| RAG Evaluation – Best Practices for Retrieval-Augmented Generation Systems | |
| Evaluation is a critical step when building a Retrieval-Augmented Generation (RAG) system. A successful RAG system must not only retrieve relevant | |
| documents but also generate accurate, grounded responses based on that context. Without proper evaluation, errors in retrieval or generation can slip | |
| into production, causing misleading answers or user frustration. | |
| First, treat the retrieval and generation components separately. For retrieval, measure how well the system finds useful documents: metrics like | |
| precision@k (how many of the top k retrieved are actually relevant) and recall@k (how many relevant documents were retrieved) help you locate | |
| weaknesses in your vector store or embedding model. For generation, assess whether the answer is correct, relevant, coherent and faithful to the | |
| retrieved context. If your agent produces fluent text but it’s not grounded in the retrieved material, you’ll face trust issues. | |
| Second, build a structured test set early. Select a variety of realistic questions that reflect how users will use the system. For each, define | |
| expected outcomes or “gold” answers when possible. By using the same test set across iterations, you can compare performance when you change chunking | |
| methods, vector stores, or prompts. This consistency ensures that improvements are measurable and meaningful. | |
| Third, automate the evaluation process. Setup scripts or pipelines that run the test set, compute metrics, record results, and plot trends. This | |
| way you can track regression, monitor when performance drops (for example if the knowledge base changes), and set thresholds for when to alert for | |
| human review.

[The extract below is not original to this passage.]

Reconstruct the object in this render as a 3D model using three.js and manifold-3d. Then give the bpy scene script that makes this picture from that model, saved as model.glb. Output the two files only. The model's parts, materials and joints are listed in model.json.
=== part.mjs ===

Continuous monitoring is especially important as your document base grows or becomes dynamic. | |
| Finally, remember that evaluation is ongoing—once you deploy your agent, user behaviour will evolve, documents will change, and queries will shift. | |
| Plan periodic re-evaluation (e.g., monthly or after major updates), refresh test sets, and maintain logs of system decisions. By doing so, you ensure | |
| your RAG assistant stays reliable and effective over time. |